By the way, it’s still not clear who the man is. The Vatican hasn’t released his name, age, medical history, etc. Sketchy, no?

And yet it was enough for Pope Francis to call it a “miracle” — the second one — enough to bestow sainthood upon Mother Teresa.

In addition to all that, we have the criticisms levied by Christopher Hitchens in The Missionary Position, like the fact that Mother Teresa opposed abortion and contraception. She may have helped poor people, but her own beliefs made their lives worse in aggregate by causing them to have larger families, compounding their poverty and hunger.

In fact, she believed that being poor wasn’t such a bad thing (all the more reason to keep poverty-stricken people in their place): “I think it is very beautiful for the poor to accept their lot, to share it with the passion of Christ. I think the world is being much helped by the suffering of the poor people,” Mother Teresa is quoted as saying.

Journalist Terry Firma also pointed this out: “If Mother Teresa can be sanctified for ‘miracles’ she performed posthumously, it also ought to be fair to connect her to what was done in her name after her death. That includes this: The Missionaries of Charity, the organization she founded, announced two months ago that it will no longer be involved in adopting out orphans. Why? Because India opened up adoption to prospective parents who are single, divorced or separated.”
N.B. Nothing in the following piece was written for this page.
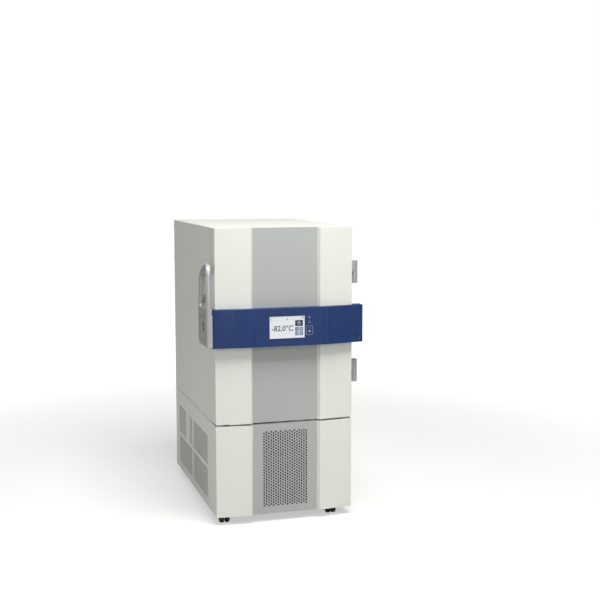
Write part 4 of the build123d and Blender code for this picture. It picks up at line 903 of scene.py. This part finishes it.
def hullRim(circles, samples=96):
    points = []
    for cy, cz, radius in circles:
        for n in range(samples):
            angle = 2 * math.pi * n / samples
            points.append((cy + radius * math.cos(angle), cz + radius * math.sin(angle), math.cos(angle),
                           math.sin(angle)))
    points.sort()

    def halfHull(ordered):
        chain = []
        for p in ordered:
            while len(chain) > 1:
                (ay, az), (by, bz) = chain[-2][:2], chain[-1][:2]
                if (by - ay) * (p[1] - az) - (bz - az) * (p[0] - ay) > 1e-7:
                    break
                chain.pop()
            chain.append(p)
        return chain[:-1]

    return halfHull(points) + halfHull(points[::-1])


def rimLayer(bm, rim, inset, x, keepLow=True):
    ring = []
    for y, z, ny, nz in rim:
        down = max(nz, 0) if keepLow else nz
        ring.append(bm.verts.new(at(x, y - inset * ny, z - inset * down)))
    return ring


def joinRings(bm, rings):
    for low, high in zip(rings, rings[1:]):
        count = len(low)
        for n in range(count):
            bm.faces.new((low[n], low[(n + 1) % count], high[(n + 1) % count], high[n]))


def ringEdges(bm, ring):
    bm.edges.ensure_lookup_table()
    return [bm.edges.get((a, b)) or bm.edges.new((a, b)) for a, b in zip(ring, ring[1:] + ring[:1])]


def roundedLayers(bm, rim, outerX, innerX, edge, inner, steps, keepLow=True):
    rings = []
    for n in range(steps + 1):
        angle = math.pi / 2 * n / steps
        rings.append(rimLayer(bm, rim, edge * (1 - math.sin(angle)), outerX + edge * (1 - math.cos(angle)), keepLow))
    rings.append(rimLayer(bm, rim, 0, innerX - inner, keepLow))
    rings.append(rimLayer(bm, rim, inner, innerX, keepLow))
    joinRings(bm, rings)
    return rings[0], rings[-1]


def leverPiece():
    look = handleLook
    pivotY, pivotZ = look["pivot"]
    bm = bmesh.new()
    rim = hullRim(look["leverCircles"])
    outer, inner = roundedLayers(bm, rim, look["outerX"], look["innerX"], look["edgeRound"], look["innerEdge"],
                                 look["roundSteps"])
    hole = hullRim(look["openingCircles"])
    soft = look["openingRound"]
    rings = []
    for n in range(5):
        angle = math.pi / 2 * n / 4
        rings.append(rimLayer(bm, hole, -soft * (1 - math.sin(angle)),
                              look["outerX"] + soft * (1 - math.cos(angle)), False))
    rings.append(rimLayer(bm, hole, 0, look["innerX"] - 1, False))
    rings.append(rimLayer(bm, hole, -1, look["innerX"], False))
    joinRings(bm, rings)
    for outside, inside in ((outer, rings[0]), (inner, rings[-1])):
        bmesh.ops.triangle_fill(bm, use_beauty=True, use_dissolve=False,
                                edges=ringEdges(bm, outside) + ringEdges(bm, inside))
    pieceLike("leverHandle", "handle_lever", meshOf(bm, "leverHandle", 50), replaced=True)
    bm = bmesh.new()
    addLathe(bm, at(-28.3, pivotY, pivotZ), (1, 0, 0),
             ((0, 0), (13, 0), (14, 0.8), (14, 4.4), (13.2, 5.2), (0, 5.2)))
    pieceLike("leverPivotBoss", "lock_housing", meshOf(bm, "leverPivotBoss"))


def housingRim():
    rim = []
    for y, z, ny, nz in hullRim(((-44, 924, 6), (124, 953, 35), (153, 1062, 6), (-44, 1062, 6))):
        if z < 1055:
            rim.append((y, z, ny, nz))
    (pivotY, pivotZ), turn = handleLook["pivot"], handleLook["cup"]
    top = [(159, pivotZ - turn, 1, 0)]
    for n in range(13):
        angle = math.radians(270 - 59.0 * n / 12)
        top.append((pivotY + turn * math.cos(angle), pivotZ + turn * math.sin(angle), 0, 0))
    top.append((-50, pivotZ + turn * math.sin(math.radians(211)), -1, 0))
    return rim + top


def lockOval(radius):
    sides = handleLook["lockSides"]
    (y, z), stretch = handleLook["lockCentre"], handleLook["lockStretch"]
    oval = []
    for n in range(sides):
        across, up = math.cos(2 * math.pi * (n + 0.5) / sides), math.sin(2 * math.pi * (n + 0.5) / sides)
        oval.append((y + radius * across, z + radius * up + math.copysign(stretch, up), across, up))
    return oval


def housingPiece():
    look = handleLook
    rim = housingRim()
    bm = bmesh.new()

    def layer(inset, x):
        ring = []
        for y, z, ny, nz in rim:
            py = min(max(y - inset * ny, -50 + inset), 159 - inset)
            pz = z - inset * min(nz, 0)
            if z > 1068:  # the top stays below the cup that the lever turns in
                across = min(py, look["pivot"][0]) - look["pivot"][0]
                pz = min(pz, look["pivot"][1] - math.sqrt(look["cup"] ** 2 - across ** 2))
            ring.append(bm.verts.new(at(x, py, pz)))
        return ring

    steps, edge = look["roundSteps"], look["edgeRound"]
    rings = [layer(edge * (1 - math.sin(math.pi / 2 * n / steps)),
                   look["outerX"] + edge * (1 - math.cos(math.pi / 2 * n / steps)))
             for n in range(steps + 1)]
    rings += [layer(0, look["housingInnerX"] - 1), layer(1, look["housingInnerX"])]
    joinRings(bm, rings)
    pocket = lockOval(18)
    wells = [rimLayer(bm, pocket, -1.2, look["outerX"], False), rimLayer(bm, pocket, 0, look["outerX"] + 1.2, False),
             rimLayer(bm, pocket, 0, look["outerX"] + 14, False)]
    joinRings(bm, wells)
    bm.faces.new(wells[-1])
    bm.faces.new(rings[-1])
    bmesh.ops.remove_doubles(bm, verts=bm.verts, dist=1e-5)
    face = at(look["outerX"], 0, 0).x
    rims = [edge for edge in bm.edges if edge.is_boundary and all(abs(vert.co.x - face) < 1e-6 for vert in edge.verts)]
    bmesh.ops.triangle_fill(bm, use_beauty=True, use_dissolve=False, edges=rims)
    pieceLike("handleHousing", "lock_housing", meshOf(bm, "handleHousing", 40), replaced=True)
    bm = bmesh.new()
    for low, high in (((-22.5, 4, 926), (0, 84, 1060)), ((-22.5, 4, 948), (-5, 145, 1060)),
                      ((-27.7, -38, 1058.5), (-22.7, -10, 1096))):
        addBox(bm, at(*low), at(*high))
    bevelled(pieceLike("housingFoot", "lock_housing", meshOf(bm, "housingFoot")), 1.5)


def lockPieces():
    bm = bmesh.new()
    sides = handleLook["lockSides"]
    lockY, lockZ = handleLook["lockCentre"]
    rim = lockOval(17.7)
    profile = ((6.9, -38.3), (0.6, -38.3), (0, -38.9), (0, -50.4), (0.7, -51), (2.4, -51), (3.6, -50.4), (4.6, -47))
    joinRings(bm, [rimLayer(bm, rim, inset, x, False) for inset, x in profile])
    rings = [rimLayer(bm, rim, 4.6, -47, False)]
    circle = []
    for radius, x in ((12.4, -47), (11.1, -46.2), (11.1, -40)):
        ring = []
        for n in range(sides):
            angle = 2 * math.pi * (n + 0.5) / sides
            ring.append(bm.verts.new(at(x, lockY + radius * math.cos(angle), lockZ + radius * math.sin(angle))))
        circle.append(ring)
    joinRings(bm, rings + circle)
    bm.faces.new(circle[-1])
    bmesh.ops.remove_doubles(bm, verts=bm.verts, dist=1e-6)
    pieceLike("lockSurround", "lock_escutcheon", meshOf(bm, "lockSurround", 40), blackLockAndSlotShade, replaced=True)
    bm = bmesh.new()
    addLathe(bm, at(-40.5, lockY, lockZ), (-1, 0, 0),
             ((0, 0), (11, 0), (11, 8.3), (10.2, 9.3), (7.6, 9.5), (7.2, 9.1), (0, 9.1)), 64)
    pieceLike("lockBarrel", "lock_cylinder", meshOf(bm, "lockBarrel"), replaced=True)
    bm = bmesh.new()
    # A thin black plate on the barrel's face stands for the keyhole; it is painted shade of a slot that is not cut.
    addBox(bm, at(-49.75, lockY - 1.1, lockZ - 6), at(-49.55, lockY + 1.1, lockZ + 6))
    pieceLike("lockKeywayPaintedShade", "lock_cylinder", meshOf(bm, "lockKeywayPaintedShade"), blackLockAndSlotShade)


leverPiece()
housingPiece()
lockPieces()
print("handle and lock built")


# Hinges of the outer door

hingeLook = {"low": (692, 1210), "height": 117.0, "pinX": 756.0, "pinY": 74.0, "knuckle": 18.0}


def hingeExtras():
    look = hingeLook
    caps = bmesh.new()
    screws = bmesh.new()
    slotShades = bmesh.new()
    for low in look["low"]:
        top = low + look["height"]
        addLathe(caps, at(look["pinX"], look["pinY"], top - 1.2), (0, 0, 1), ((0, 1.2), (15, 1.2), (17.2, 0.2),
                                                                              (17.6, -6), (0, -6)))
        addLathe(caps, at(look["pinX"], look["pinY"], low + 1.2), (0, 0, -1), ((0, 1.2), (15, 1.2), (17.2, 0.2),
                                                                               (17.6, -6), (0, -6)))
        for n in range(3):
            z = low + look["height"] * (0.2 + 0.3 * n)
            addLathe(screws, at(726.0, 100 + 16, z), (1, 0, 0), ((0, 2.2), (3, 2.2), (4.8, 1.0), (5.2, 0), (0, 0)),
                     24)
            # The black cross bars on each screw head stand for the screwdriver slots; they are painted shade of slots
            # that are not cut into the heads.
            for turn in (0, 90):
                half = Vector((0.0004, 0.0028, 0.0006)) if turn == 0 else Vector((0.0004, 0.0006, 0.0028))
                centre = at(728.2, 116, z)
                addBox(slotShades, centre - half, centre + half)
    pieceLike("hingeCaps", "hinge_pins", meshOf(caps, "hingeCaps"), blackPlastic)
    pieceLike("hingeScrews", "cabinet_hinge_leaves", meshOf(screws, "hingeScrews"), zincSteel)
    pieceLike("hingeScrewSlotShades", "cabinet_hinge_leaves", meshOf(slotShades, "hingeScrewSlotShades"), blackLockAndSlotShade)


hingeExtras()
print("hinges dressed")


# Twin wheel castors

castorLook = {"places": {"front_left": (50, 70), "front_right": (622, 70), "rear_left": (50, 1006),
                         "rear_right": (622, 1006)},
              "trail": 18.0, "radius": 25.0, "spacing": 30.0, "width": 22.0}


def castorPieces():
    look = castorLook
    for place, (x, y) in look["places"].items():
        words = place.split("_")
        name = words[0] + words[1].capitalize()
        treads, hubs = bmesh.new(), bmesh.new()
        for side in (-1, 1):
            inner = x + side * (look["spacing"] - look["width"]) / 2
            centre = at(inner, y - look["trail"], look["radius"])
            axis = (side, 0, 0)
            addLathe(treads, centre, axis, ((4.2, 0), (20, 0), (23.4, 0.8), (24.6, 2.6), (25, 6), (25, 12), (24.4,
                                                                                                             16.2),
                                            (22.8, 19.2), (20.4, 20.8), (18.2, 21.2), (17.2, 20.2), (16.8, 17.2),
                                            (8.2, 15.6),
                                            (4.2, 15.6)), 64)
            addLathe(hubs, centre, axis, ((4.15, 15.8), (8.0, 15.8), (7.8, 19.6), (6.6, 21.2), (3.4, 21.9), (0,
                                                                                                             22)), 40)
            for n in range(5):
                angle = 2 * math.pi * n / 5
                along = Vector((0, math.cos(angle), math.sin(angle)))
                across = Vector((0, -math.sin(angle), math.cos(angle)))
                rib = []
                for reach, half in ((7.5, 2.0), (17.0, 2.6)):
                    for s in (-1, 1):
                        for depth in (15.0, 18.4):
                            rib.append(treads.verts.new(centre + (along * reach + across * half * s) / 1000
                                                        + Vector((side * depth / 1000, 0, 0))))
                for face in ((0, 1, 3, 2), (4, 6, 7, 5), (0, 4, 5, 1), (2, 3, 7, 6), (1, 5, 7, 3)):
                    treads.faces.new([rib[k] for k in face])
        pieceLike(name + "Treads", "wheels_" + place, meshOf(treads, name + "Treads", 30), replaced=True)
        pieceLike(name + "Hubs", "wheels_" + place, meshOf(hubs, name + "Hubs", 40), blackPlastic)
        hood = bmesh.new()
        addLathe(hood, at(x, y, 61.5), (0, 0, 1), ((0, -3), (15, -3), (20.4, -1.2), (21.6, 1.6), (21.9, 9.4),
                                                   (20.8, 10.2), (0, 10.2)), 48)
        pieceLike(name + "Hood", "fork_" + place, meshOf(hood, name + "Hood"), blackPlastic)


castorPieces()
print("castors built")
So, again, her beliefs are making life worse for many people who really need help.

This is what it takes to become a saint these days: Two bogus miracles that amount to nothing more than, “We’re not entirely sure what happened.” And a whole bunch of bad ideas, rooted in the Catholic faith, that have hurt countless women and children and families since her death. Don’t forget: There’s reason to believe she wasn’t even really religious during the final decades of her life.

The whole thing is downright ridiculous — and I think people would freely admit that if we were talking about, say, Scientology. But Catholicism is less “weird” because we’re so used to it.

There’s no evidence whatsoever that Mother Teresa has any direct impact on this world anymore, much less that she’s performing miracles in her spare time.

If church officials wanted to honor the work she did during her lifetime, so be it. Instead, they’re making up things she’s been working on since her death and awarding her for their theories.